(begin)
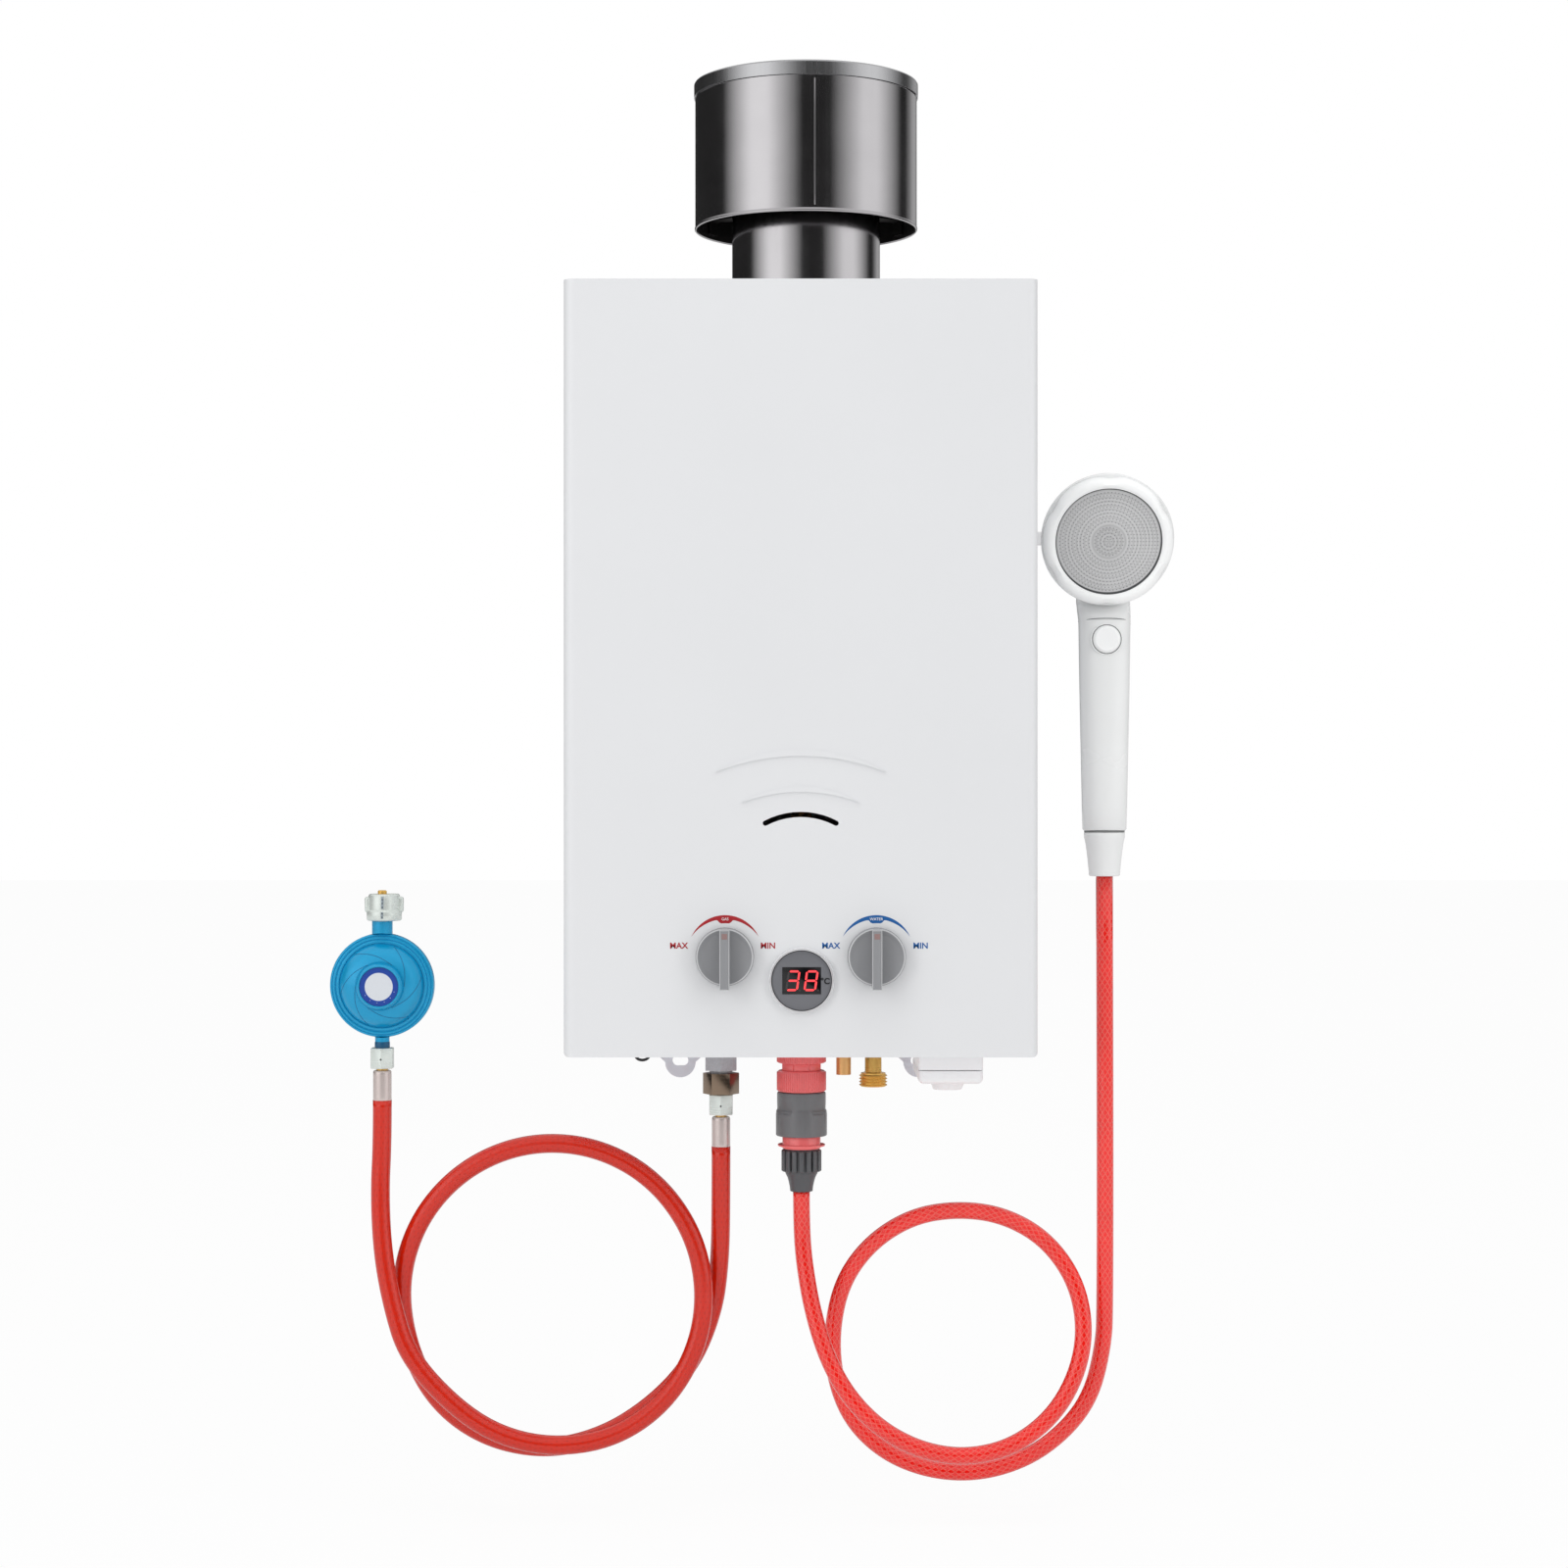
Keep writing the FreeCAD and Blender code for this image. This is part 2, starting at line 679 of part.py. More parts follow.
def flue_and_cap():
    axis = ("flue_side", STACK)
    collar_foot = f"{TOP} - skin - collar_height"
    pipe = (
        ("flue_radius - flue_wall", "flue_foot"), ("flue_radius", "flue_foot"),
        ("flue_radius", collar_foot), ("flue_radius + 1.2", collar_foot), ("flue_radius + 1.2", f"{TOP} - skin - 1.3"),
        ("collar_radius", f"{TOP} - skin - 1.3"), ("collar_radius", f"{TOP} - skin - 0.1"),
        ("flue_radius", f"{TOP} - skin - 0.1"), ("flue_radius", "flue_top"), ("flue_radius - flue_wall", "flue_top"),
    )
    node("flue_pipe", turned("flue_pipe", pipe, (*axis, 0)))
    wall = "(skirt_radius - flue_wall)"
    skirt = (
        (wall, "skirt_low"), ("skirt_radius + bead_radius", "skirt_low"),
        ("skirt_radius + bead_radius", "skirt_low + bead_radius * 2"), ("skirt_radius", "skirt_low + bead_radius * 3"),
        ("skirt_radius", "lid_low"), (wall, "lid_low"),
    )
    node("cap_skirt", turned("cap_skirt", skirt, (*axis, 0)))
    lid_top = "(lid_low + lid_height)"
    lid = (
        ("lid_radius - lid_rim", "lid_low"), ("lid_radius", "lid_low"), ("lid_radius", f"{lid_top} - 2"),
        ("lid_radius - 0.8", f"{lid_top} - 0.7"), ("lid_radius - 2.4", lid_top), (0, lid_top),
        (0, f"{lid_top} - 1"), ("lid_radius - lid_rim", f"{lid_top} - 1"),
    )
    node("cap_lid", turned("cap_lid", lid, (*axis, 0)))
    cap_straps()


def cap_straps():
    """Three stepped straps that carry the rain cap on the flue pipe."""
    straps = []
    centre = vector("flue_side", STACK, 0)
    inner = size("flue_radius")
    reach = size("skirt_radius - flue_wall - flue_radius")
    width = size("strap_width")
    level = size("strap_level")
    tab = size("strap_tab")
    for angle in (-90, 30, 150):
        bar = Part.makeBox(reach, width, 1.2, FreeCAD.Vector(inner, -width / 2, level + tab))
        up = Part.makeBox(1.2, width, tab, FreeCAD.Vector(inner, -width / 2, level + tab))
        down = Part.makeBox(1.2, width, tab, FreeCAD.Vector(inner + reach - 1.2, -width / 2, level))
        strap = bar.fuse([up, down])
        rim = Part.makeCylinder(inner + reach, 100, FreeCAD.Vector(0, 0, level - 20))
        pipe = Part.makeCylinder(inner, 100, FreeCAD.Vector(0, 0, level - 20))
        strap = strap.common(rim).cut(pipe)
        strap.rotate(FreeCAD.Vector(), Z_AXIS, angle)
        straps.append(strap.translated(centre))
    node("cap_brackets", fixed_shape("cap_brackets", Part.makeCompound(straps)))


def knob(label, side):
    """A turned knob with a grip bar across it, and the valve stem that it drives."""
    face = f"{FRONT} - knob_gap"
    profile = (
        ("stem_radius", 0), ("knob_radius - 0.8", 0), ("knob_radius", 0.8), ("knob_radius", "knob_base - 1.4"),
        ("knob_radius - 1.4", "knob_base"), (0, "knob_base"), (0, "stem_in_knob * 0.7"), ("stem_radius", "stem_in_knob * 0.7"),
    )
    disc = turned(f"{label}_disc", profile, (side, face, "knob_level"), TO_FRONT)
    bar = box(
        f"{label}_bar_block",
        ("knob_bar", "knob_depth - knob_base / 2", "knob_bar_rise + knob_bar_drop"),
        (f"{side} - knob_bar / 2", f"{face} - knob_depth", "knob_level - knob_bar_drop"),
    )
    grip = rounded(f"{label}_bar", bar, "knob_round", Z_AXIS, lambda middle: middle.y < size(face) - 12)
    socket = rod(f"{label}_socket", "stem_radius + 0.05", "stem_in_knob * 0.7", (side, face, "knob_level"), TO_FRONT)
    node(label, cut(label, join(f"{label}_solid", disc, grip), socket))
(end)
Task prompt
Pick out every line of the listing containing the word "FreeCAD", and show those lines.

Response below
Keep writing the FreeCAD and Blender code for this image. This is part 2, starting at line 679 of part.py. More parts follow.
        bar = Part.makeBox(reach, width, 1.2, FreeCAD.Vector(inner, -width / 2, level + tab))
        up = Part.makeBox(1.2, width, tab, FreeCAD.Vector(inner, -width / 2, level + tab))
        down = Part.makeBox(1.2, width, tab, FreeCAD.Vector(inner + reach - 1.2, -width / 2, level))
        rim = Part.makeCylinder(inner + reach, 100, FreeCAD.Vector(0, 0, level - 20))
        pipe = Part.makeCylinder(inner, 100, FreeCAD.Vector(0, 0, level - 20))
        strap.rotate(FreeCAD.Vector(), Z_AXIS, angle)